Written request: Give back, exactly as it appears, the run of lines opening with the one containing "Model this object" and closing with the one containing "from math import". Nothing outside that run should appear.

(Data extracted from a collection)
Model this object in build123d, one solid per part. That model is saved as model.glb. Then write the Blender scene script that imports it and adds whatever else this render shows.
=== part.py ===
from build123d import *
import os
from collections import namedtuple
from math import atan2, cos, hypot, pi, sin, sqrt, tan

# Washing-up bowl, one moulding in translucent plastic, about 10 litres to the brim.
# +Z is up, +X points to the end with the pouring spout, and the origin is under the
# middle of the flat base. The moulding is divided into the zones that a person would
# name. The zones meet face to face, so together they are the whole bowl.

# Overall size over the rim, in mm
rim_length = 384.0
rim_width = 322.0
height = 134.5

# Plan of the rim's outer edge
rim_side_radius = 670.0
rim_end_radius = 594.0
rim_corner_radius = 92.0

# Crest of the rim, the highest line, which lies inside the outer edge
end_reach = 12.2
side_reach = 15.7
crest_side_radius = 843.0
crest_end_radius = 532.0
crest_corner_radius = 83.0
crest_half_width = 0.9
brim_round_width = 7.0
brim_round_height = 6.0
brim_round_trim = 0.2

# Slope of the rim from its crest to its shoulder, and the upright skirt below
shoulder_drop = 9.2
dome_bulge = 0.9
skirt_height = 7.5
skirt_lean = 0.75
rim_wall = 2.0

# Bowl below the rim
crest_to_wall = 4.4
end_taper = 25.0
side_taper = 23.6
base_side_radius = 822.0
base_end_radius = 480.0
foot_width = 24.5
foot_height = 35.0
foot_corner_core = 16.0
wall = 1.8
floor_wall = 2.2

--

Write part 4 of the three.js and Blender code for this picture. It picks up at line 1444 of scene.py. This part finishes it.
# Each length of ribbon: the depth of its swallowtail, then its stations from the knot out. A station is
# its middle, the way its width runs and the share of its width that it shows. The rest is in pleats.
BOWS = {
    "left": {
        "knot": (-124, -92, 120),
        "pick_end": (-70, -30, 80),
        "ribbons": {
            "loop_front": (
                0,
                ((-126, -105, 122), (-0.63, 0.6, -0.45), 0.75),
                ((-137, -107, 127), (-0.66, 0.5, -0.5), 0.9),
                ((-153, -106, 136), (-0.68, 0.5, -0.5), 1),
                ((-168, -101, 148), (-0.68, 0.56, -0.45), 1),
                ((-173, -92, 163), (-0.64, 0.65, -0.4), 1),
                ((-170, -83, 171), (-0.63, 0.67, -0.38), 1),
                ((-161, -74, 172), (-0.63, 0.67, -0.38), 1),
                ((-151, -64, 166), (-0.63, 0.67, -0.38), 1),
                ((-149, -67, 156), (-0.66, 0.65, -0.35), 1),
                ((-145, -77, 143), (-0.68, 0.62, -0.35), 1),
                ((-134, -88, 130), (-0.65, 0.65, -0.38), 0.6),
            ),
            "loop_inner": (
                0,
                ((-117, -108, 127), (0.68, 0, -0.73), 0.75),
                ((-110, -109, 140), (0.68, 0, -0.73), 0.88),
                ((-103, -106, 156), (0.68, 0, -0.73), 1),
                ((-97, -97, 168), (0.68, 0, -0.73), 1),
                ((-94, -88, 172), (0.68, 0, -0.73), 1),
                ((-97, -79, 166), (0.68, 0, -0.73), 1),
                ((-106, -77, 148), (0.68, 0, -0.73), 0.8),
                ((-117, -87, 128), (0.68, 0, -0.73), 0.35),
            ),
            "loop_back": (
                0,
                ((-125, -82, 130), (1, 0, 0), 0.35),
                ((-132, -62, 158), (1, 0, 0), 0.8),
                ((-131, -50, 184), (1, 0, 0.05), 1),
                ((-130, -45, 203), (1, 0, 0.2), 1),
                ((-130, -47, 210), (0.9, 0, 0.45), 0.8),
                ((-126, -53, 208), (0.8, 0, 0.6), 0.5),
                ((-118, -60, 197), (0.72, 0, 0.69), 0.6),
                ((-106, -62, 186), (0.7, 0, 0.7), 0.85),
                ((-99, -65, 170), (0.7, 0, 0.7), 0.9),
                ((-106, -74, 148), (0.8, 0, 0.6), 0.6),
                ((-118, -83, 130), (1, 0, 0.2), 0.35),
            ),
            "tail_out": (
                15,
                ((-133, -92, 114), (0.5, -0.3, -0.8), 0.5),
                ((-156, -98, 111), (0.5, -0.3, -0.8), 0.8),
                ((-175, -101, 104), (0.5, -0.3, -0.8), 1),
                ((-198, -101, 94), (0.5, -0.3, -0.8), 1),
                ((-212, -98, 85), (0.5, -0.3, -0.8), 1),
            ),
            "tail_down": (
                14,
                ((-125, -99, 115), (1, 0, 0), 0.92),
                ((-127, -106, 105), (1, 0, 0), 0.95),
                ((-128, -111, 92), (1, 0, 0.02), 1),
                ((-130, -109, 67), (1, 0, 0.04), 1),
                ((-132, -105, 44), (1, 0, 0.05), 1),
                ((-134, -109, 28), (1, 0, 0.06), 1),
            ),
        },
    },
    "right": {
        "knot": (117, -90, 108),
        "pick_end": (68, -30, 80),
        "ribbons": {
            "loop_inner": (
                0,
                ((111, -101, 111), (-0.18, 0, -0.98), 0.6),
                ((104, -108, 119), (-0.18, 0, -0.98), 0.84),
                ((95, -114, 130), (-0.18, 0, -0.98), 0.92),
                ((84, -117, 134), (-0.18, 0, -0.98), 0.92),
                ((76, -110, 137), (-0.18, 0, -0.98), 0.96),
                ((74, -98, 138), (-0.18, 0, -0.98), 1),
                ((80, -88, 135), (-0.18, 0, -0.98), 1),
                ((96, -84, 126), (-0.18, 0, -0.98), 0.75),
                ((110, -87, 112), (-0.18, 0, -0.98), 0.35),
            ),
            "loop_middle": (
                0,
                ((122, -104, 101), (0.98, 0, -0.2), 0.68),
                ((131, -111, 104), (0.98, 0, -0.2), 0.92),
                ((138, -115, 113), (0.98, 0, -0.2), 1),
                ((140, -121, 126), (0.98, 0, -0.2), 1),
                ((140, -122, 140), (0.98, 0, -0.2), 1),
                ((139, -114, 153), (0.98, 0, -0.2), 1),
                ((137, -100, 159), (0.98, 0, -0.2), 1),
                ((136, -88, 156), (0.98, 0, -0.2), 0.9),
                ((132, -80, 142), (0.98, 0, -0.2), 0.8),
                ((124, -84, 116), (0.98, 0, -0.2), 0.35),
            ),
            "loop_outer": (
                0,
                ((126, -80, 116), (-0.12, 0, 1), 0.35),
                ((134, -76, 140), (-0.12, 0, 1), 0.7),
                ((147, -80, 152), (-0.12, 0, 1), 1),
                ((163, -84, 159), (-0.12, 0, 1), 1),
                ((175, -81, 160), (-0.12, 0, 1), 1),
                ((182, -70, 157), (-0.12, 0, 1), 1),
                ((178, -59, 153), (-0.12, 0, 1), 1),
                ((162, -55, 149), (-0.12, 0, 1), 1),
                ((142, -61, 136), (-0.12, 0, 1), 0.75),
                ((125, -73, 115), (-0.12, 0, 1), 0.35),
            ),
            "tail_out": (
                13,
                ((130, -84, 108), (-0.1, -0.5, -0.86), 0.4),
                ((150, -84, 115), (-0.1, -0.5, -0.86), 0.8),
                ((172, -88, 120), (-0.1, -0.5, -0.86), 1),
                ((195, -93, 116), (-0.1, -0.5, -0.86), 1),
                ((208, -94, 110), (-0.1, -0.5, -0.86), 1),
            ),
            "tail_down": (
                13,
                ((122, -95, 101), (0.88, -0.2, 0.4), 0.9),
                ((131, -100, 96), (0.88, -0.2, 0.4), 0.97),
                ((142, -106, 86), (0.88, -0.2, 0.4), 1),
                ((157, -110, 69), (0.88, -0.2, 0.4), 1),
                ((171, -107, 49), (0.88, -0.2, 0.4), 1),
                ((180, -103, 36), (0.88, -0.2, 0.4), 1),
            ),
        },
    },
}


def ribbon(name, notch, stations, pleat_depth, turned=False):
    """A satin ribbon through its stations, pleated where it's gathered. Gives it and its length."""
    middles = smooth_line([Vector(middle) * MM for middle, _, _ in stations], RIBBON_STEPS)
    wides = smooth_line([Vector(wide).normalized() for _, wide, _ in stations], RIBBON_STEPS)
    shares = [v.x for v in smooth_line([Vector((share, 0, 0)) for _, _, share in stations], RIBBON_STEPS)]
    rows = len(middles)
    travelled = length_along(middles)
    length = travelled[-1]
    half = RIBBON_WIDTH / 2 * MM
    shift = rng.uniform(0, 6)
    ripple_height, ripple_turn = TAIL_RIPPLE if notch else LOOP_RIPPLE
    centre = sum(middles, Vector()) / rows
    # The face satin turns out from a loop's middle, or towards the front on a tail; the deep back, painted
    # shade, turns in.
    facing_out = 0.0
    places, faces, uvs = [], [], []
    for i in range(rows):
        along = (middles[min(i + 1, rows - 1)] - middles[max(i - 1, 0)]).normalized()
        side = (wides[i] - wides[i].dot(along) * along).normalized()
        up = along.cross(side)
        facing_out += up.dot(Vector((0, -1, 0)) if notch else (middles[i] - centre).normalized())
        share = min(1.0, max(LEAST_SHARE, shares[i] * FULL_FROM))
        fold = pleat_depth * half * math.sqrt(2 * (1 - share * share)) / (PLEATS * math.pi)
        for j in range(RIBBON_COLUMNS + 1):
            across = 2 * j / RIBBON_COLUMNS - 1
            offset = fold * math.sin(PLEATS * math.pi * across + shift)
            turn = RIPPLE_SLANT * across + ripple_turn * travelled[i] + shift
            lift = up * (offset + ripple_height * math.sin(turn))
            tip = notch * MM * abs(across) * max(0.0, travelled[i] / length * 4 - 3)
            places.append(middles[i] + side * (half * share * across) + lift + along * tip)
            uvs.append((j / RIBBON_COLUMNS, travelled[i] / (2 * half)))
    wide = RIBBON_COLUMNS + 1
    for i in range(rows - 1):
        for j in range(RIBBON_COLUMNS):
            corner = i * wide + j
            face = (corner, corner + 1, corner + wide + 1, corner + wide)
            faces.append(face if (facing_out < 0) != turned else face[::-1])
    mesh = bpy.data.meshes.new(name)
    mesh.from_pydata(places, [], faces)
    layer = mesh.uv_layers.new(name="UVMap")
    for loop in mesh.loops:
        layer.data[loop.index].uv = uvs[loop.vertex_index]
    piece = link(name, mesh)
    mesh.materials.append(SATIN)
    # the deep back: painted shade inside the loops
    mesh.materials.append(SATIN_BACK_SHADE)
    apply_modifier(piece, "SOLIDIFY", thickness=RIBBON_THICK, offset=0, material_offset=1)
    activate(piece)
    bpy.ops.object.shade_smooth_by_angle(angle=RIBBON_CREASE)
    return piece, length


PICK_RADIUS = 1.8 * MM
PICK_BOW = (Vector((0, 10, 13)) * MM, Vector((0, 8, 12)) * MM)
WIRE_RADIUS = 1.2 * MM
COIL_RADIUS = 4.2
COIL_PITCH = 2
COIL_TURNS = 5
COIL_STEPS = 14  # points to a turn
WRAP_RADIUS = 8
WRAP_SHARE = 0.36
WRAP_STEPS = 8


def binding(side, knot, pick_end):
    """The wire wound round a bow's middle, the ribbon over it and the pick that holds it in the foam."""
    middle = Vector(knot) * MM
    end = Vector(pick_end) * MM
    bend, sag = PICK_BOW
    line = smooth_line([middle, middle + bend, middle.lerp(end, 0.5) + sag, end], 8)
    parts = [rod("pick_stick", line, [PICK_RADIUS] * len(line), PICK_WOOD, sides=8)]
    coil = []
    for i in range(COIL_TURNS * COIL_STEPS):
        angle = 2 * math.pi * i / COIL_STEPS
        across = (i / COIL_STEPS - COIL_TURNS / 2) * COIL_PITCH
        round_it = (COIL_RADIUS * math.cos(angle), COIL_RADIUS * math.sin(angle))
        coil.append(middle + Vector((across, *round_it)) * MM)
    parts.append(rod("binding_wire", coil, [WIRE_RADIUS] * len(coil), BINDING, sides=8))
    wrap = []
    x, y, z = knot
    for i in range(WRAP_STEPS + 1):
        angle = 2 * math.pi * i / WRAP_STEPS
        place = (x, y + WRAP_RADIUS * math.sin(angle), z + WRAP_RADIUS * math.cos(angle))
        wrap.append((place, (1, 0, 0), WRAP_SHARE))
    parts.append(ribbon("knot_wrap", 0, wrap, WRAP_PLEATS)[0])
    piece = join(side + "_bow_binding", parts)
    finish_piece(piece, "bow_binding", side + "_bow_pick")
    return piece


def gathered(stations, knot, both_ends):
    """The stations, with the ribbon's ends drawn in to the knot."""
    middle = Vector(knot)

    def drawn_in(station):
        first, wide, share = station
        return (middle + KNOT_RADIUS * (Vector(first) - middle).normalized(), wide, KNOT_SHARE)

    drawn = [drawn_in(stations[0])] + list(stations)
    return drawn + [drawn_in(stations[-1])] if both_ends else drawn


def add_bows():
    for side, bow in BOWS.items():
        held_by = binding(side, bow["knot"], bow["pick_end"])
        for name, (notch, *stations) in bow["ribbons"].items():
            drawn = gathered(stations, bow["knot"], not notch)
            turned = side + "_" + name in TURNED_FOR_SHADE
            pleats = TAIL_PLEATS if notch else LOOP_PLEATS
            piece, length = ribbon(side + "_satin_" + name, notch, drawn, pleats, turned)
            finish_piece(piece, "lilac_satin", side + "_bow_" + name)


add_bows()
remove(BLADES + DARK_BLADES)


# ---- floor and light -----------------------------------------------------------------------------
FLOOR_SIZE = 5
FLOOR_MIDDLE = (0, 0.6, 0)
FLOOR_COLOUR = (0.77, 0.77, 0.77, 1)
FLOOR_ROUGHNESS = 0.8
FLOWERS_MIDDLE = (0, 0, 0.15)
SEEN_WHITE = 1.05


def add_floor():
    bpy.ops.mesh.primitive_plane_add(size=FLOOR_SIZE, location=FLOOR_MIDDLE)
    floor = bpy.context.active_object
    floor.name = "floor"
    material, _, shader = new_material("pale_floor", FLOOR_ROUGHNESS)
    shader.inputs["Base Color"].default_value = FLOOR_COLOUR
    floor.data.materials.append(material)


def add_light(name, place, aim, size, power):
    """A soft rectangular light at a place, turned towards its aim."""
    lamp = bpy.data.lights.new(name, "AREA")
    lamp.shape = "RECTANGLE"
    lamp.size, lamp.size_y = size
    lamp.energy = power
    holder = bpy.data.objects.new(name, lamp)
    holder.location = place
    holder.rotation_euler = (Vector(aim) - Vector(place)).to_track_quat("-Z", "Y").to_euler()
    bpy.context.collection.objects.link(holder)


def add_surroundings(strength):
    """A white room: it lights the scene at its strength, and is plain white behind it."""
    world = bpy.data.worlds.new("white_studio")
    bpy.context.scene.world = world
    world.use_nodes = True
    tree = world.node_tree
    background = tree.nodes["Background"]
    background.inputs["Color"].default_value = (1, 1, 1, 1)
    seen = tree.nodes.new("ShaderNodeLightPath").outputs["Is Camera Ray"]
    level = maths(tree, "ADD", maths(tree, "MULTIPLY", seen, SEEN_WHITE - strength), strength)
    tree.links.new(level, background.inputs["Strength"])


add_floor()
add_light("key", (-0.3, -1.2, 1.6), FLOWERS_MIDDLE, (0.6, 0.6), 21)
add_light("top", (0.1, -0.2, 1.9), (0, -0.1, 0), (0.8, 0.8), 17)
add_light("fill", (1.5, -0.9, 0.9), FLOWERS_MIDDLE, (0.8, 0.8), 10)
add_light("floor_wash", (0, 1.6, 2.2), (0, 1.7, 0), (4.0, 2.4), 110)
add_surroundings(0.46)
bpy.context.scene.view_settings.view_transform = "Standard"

Response for this exercise:
Model this object in build123d, one solid per part. That model is saved as model.glb. Then write the Blender scene script that imports it and adds whatever else this render shows.
=== part.py ===
from build123d import *
import os
from collections import namedtuple
from math import atan2, cos, hypot, pi, sin, sqrt, tan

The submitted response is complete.